Choose vLLM if: you're running throughput benchmarks at scale on A100/H100 hardware with PagedAttention.

What You Learned

llama-server exposes /v1/chat/completions and /v1/completions — drop-in replacement for OpenAI endpoints
--n-gpu-layers controls GPU offload; start high and reduce by 5 if you hit OOM
--chat-template must match the model family — wrong template produces incoherent output
--parallel × --ctx-size determines VRAM cost; use Flash Attention (--flash-attn) to halve KV cache memory

Tested on llama.cpp b5082, CUDA 12.4, Ubuntu 24.04, RTX 4080 16GB and M2 Max 32GB.

FAQ

Q: Does llama.cpp server work on CPU only, without a GPU?
A: Yes. Remove --n-gpu-layers entirely (or set it to 0) and the server runs on CPU using AVX2/AVX-512. Throughput on a Ryzen 9 7950X is roughly 8–12 tokens/sec for a Q4_K_M 7B model.
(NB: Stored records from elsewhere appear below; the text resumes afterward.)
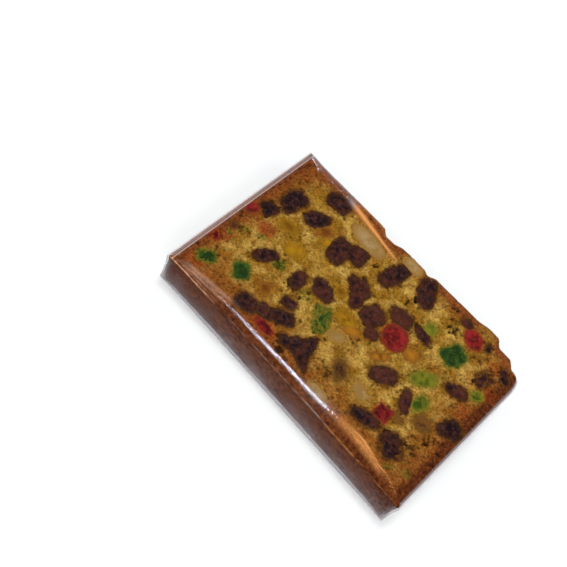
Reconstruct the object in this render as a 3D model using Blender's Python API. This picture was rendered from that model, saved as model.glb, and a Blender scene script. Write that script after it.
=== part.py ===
"""A slice of fruit cake sealed in clear film, modelled as the one solid that the film encloses.

The slice lies on a cut face. +X runs along its long side, which is the loaf's width. +Y runs from the
loaf's base crust to its uneven top crust, and +Z is up through the slice's thickness. The origin is the
middle of the bounding box's floor. Units are metres.
"""

import math

import bmesh
import bpy

MM = 0.001

# The slice
LENGTH = 106.4 * MM  # the loaf's width, from the film's crease at one end to its crease at the other
THICKNESS = 16.0 * MM  # from the floor to the upper cut face
RISE = 66.0 * MM  # from the base crust to the level about which the top crust is uneven

# The top crust's profile: (distance along the slice, height above RISE)
CREST = [
    (0.0 * MM, 0.6 * MM),
    (37.0 * MM, 1.4 * MM),
    (40.0 * MM, -0.6 * MM),
    (43.0 * MM, -0.4 * MM),
    (47.0 * MM, 1.0 * MM),
    (57.0 * MM, 0.9 * MM),
    (59.0 * MM, 0.2 * MM),
    (62.5 * MM, 1.7 * MM),
    (81.0 * MM, 2.4 * MM),
    (87.0 * MM, 3.9 * MM),
    (90.5 * MM, 3.7 * MM),
    (93.5 * MM, 0.8 * MM),
    (98.0 * MM, 0.8 * MM),
    (101.5 * MM, -1.8 * MM),
    (LENGTH, -2.8 * MM),
]
LOWER_SHIFT = 2.5 * MM  # the profile has moved along by this much at the lower cut face
LOWER_SHARE = 0.7  # and its unevenness is this share of the upper one
CORNER_CUT = 2.4 * MM  # how far the loaf's worn top corner is rounded off
CORNER_REACH = 6.0 * MM  # how far down the end that rounding runs

# The film
BASE_PULL = 1.1 * MM  # how far its upper crease is pulled in over the middle of the base crust
WAIST = 0.9 * MM  # how far it is drawn in half way up a side
BASE_DROP = 1.2 * MM  # how far the crease hangs below the cut face over the middle of the base crust
BASE_SLOPE = 5.0 * MM  # how far inboard of that crease the film still slopes
END_DROP = 0.5 * MM
END_SLOPE = 2.4 * MM
BRIDGE_DROP = 0.9 * MM
BRIDGE_SLOPE = 5.5 * MM
BRIDGE_LENGTH = 38.0 * MM  # the film bridges a hollow in the top crust over this length
FOOT_RADIUS = 0.7 * MM  # the turn under the slice

# Mesh density
CELLS_LONG = 52
CELLS_SHORT = 24
SIDE_RINGS = 6
FOOT_RINGS = 3


def eased(t):
    """0 below 0, 1 above 1, and an eased rise between them."""
    t = min(1.0, max(0.0, t))
    return t * t * (3.0 - 2.0 * t)


def unevenness(x):
    """Height of the upper cut face's top crust above RISE."""
    for (x0, h0), (x1, h1) in zip(CREST, CREST[1:]):
        if x <= x1:
            return h0 + (h1 - h0) * eased((x - x0) / (x1 - x0))
    return CREST[-1][1]


def crest(x, depth):
    """Height of the top crust above the base crust. Depth is 0 at the upper cut face and 1 at the floor."""
    share = 1.0 + (LOWER_SHARE - 1.0) * depth
    return RISE + share * unevenness(x + LOWER_SHIFT * depth)


def bow(x):
    """0 at both ends of the slice and 1 mid way, as a stretched film sags between its corners."""
    return math.sin(math.pi * min(1.0, max(0.0, x / LENGTH))) ** 0.6


def end_x(y, top):
    """Where the slice's far end is at height y: straight, then rounded off below its top corner."""
    reach = min(1.0, max(0.0, 1.0 - (top - y) / CORNER_REACH))
    return LENGTH - CORNER_CUT * (1.0 - math.sqrt(1.0 - reach * reach))


def plan_point(u, v, depth):
    """Plan position of the film for u, v from 0 to 1, as a patch stretched between the slice's four sides."""
    top = crest(LENGTH, depth)
    x = u * end_x(v * top, top)
    base = BASE_PULL * bow(x) * (1.0 - depth)
    return x, base + v * (crest(x, depth) - base)


def mixed(low, high, share):
    """The value that lies this share of the way from low to high."""
    return low + (high - low) * share


def film_height(x, y):
    """Height of the film over the upper cut face, where it lies flat, and over its slopes to its creases."""
    sag = bow(x)
    bridge = eased(x / (0.3 * BRIDGE_LENGTH)) * eased((BRIDGE_LENGTH - x) / (0.2 * BRIDGE_LENGTH))
    to_base = y - BASE_PULL * sag
    to_crest = crest(x, 0.0) - y
    to_far_end = end_x(y, crest(LENGTH, 0.0)) - x
    slopes = [
        (to_base, mixed(END_SLOPE, BASE_SLOPE, sag), mixed(END_DROP, BASE_DROP, sag)),
        (to_crest, mixed(END_SLOPE, BRIDGE_SLOPE, bridge), mixed(END_DROP, BRIDGE_DROP, bridge)),
        (x, END_SLOPE, END_DROP),
        (to_far_end, END_SLOPE, END_DROP),
    ]
    drop = max(depth * max(0.0, 1.0 - max(0.0, gap) / reach) ** 2 for gap, reach, depth in slopes)
    return THICKNESS - drop


def border_cells():
    """The grid's border corners in order, anticlockwise seen from above."""
    cells = [(i, 0) for i in range(CELLS_LONG)]
    cells += [(CELLS_LONG, j) for j in range(CELLS_SHORT)]
    cells += [(i, CELLS_SHORT) for i in range(CELLS_LONG, 0, -1)]
    cells += [(0, j) for j in range(CELLS_SHORT, 0, -1)]
    return cells


def drawn_in(x, y, inset):
    """The point moved in from the sides by inset. It moves less near a corner, where the film is held out."""
    across = 2.0 * x / LENGTH - 1.0
    upward = 2.0 * y / RISE - 1.0
    hold_x = 1.0 - 0.6 * min(1.0, abs(upward)) ** 6
    hold_y = 1.0 - 0.6 * min(1.0, abs(across)) ** 6
    return x - inset * hold_x * across**5, y - inset * hold_y * upward**5


def side_levels(crease_height):
    """(height, inset) of each ring of the side, from just under the crease down to the floor."""
    levels = []
    for k in range(1, SIDE_RINGS + 1):
        t = k / SIDE_RINGS
        height = crease_height + (FOOT_RADIUS - crease_height) * t
        levels.append((height, WAIST * math.sin(math.pi * t)))
    for k in range(1, FOOT_RINGS + 1):
        turn = math.pi / 2 * k / FOOT_RINGS
        levels.append((FOOT_RADIUS * (1.0 - math.sin(turn)), FOOT_RADIUS * (1.0 - math.cos(turn))))
    return levels


def add_top(mesh):
    """Adds the film's top as a grid of quads and gives its corners by cell."""
    grid = {}
    for i in range(CELLS_LONG + 1):
        for j in range(CELLS_SHORT + 1):
            x, y = plan_point(i / CELLS_LONG, j / CELLS_SHORT, 0.0)
            grid[i, j] = mesh.verts.new((x, y, film_height(x, y)))
    for i in range(CELLS_LONG):
        for j in range(CELLS_SHORT):
            mesh.faces.new((grid[i, j], grid[i + 1, j], grid[i + 1, j + 1], grid[i, j + 1]))
    return grid


def add_sides_and_floor(mesh, grid):
    """Adds rings of quads down from the top's border, and closes them with the flat underside."""
    cells = border_cells()
    ring = [grid[cell] for cell in cells]
    columns = [side_levels(vert.co.z) for vert in ring]
    for level in range(SIDE_RINGS + FOOT_RINGS):
        lower = []
        for (i, j), column in zip(cells, columns):
            height, inset = column[level]
            x, y = plan_point(i / CELLS_LONG, j / CELLS_SHORT, 1.0 - height / THICKNESS)
            lower.append(mesh.verts.new((*drawn_in(x, y, inset), height)))
        for k in range(len(ring)):
            after = (k + 1) % len(ring)
            mesh.faces.new((ring[k], lower[k], lower[after], ring[after]))
        ring = lower
    mesh.faces.new(list(reversed(ring)))


def centre_on_origin(mesh):
    """Moves the mesh so that the middle of its bounding box's floor is the origin."""
    xs = [vert.co.x for vert in mesh.verts]
    ys = [vert.co.y for vert in mesh.verts]
    to_middle = (-(min(xs) + max(xs)) / 2, -(min(ys) + max(ys)) / 2, 0.0)
    bmesh.ops.translate(mesh, verts=mesh.verts, vec=to_middle)


def film_material():
    """Clear film over brown cake, as one plain colour."""
    material = bpy.data.materials.new("film_over_cake")
    material.use_nodes = True
    shader = material.node_tree.nodes["Principled BSDF"]
    shader.inputs["Base Color"].default_value = (0.34, 0.20, 0.06, 1.0)
    shader.inputs["Roughness"].default_value = 0.25
    shader.inputs["Metallic"].default_value = 0.0
    return material


def main():
    """Clears the scene and builds the wrapped slice."""
    for old in list(bpy.data.objects):
        bpy.data.objects.remove(old)
    mesh = bmesh.new()
    grid = add_top(mesh)
    add_sides_and_floor(mesh, grid)
    centre_on_origin(mesh)
    bmesh.ops.triangulate(mesh, faces=mesh.faces[:])
    bmesh.ops.recalc_face_normals(mesh, faces=mesh.faces[:])
    data = bpy.data.meshes.new("wrapped_slice")
    mesh.to_mesh(data)
    mesh.free()
    data.materials.append(film_material())
    data.shade_smooth()
    data.set_sharp_from_angle(angle=math.radians(45.0))
    wrapped_slice = bpy.data.objects.new("wrapped_slice", data)
    bpy.context.scene.collection.objects.link(wrapped_slice)


main()
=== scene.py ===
"""Looks of a slice of fruit cake sealed in clear film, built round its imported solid.

The solid is replaced by what it stands for: a shell of film, the cake inside it, and the fruit that the
knife cut through. Lengths inside the classes are millimetres in the slice's own frame, whose corner is the
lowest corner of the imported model's box: x along the loaf's width, y from its base crust to its top crust
and z up through the slice.
"""

import itertools
import logging
import math
from collections.abc import Iterator, Sequence
from dataclasses import dataclass, field, replace
from enum import Enum
from functools import partial

import bpy
import numpy as np
from mathutils import Matrix, Quaternion, Vector
from mathutils.kdtree import KDTree


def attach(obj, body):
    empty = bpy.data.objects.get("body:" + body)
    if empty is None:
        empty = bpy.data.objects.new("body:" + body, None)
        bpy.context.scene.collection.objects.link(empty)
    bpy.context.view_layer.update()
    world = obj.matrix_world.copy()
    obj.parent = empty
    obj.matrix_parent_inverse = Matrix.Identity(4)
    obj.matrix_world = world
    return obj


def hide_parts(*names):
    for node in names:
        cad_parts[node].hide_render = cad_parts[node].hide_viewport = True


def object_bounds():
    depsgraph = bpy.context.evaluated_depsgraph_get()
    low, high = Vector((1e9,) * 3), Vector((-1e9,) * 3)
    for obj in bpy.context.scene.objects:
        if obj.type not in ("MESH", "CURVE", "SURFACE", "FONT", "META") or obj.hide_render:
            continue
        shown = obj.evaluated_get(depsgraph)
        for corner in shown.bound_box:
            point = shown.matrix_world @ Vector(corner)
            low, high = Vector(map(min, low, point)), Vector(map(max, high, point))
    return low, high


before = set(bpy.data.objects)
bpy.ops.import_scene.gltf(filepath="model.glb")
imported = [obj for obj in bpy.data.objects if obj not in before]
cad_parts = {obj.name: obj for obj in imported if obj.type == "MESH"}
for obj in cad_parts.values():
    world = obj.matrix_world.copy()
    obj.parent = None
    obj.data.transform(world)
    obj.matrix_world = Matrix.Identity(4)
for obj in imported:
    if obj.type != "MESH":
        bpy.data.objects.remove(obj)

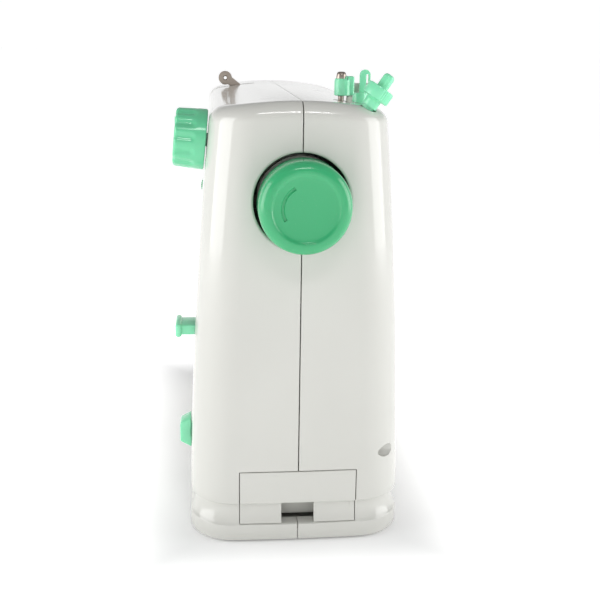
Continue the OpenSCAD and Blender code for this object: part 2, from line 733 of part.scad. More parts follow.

Q: What is the difference between --ctx-size and max_tokens in the API request?
A: --ctx-size sets the maximum KV cache allocated at startup — it's a hard ceiling. max_tokens in the request is a per-call limit within that ceiling. You can't request more tokens than ctx-size allows.

Q: Can llama.cpp server load multiple models at the same time?
A: No — one model per server process. Run multiple llama-server instances on different ports and use a reverse proxy like Caddy or nginx to route by path if you need multi-model serving.

Q: What --chat-template value should I use for Llama 3.3 or Llama 3.1?
A: Use --chat-template llama3. For Mistral models use mistral. For Phi-4 use phi3. When in doubt, check the model's tokenizer_config.json on Hugging Face for the chat_template field.

Q: Does the OpenAI function calling / tool use API work with llama.cpp server?
A: Partially. The /v1/chat/completions endpoint accepts a tools array, but tool call quality depends entirely on whether the GGUF model was fine-tuned for tool use. Qwen2.5-7B-Instruct and Llama 3.3 Instruct both handle basic function calling reliably.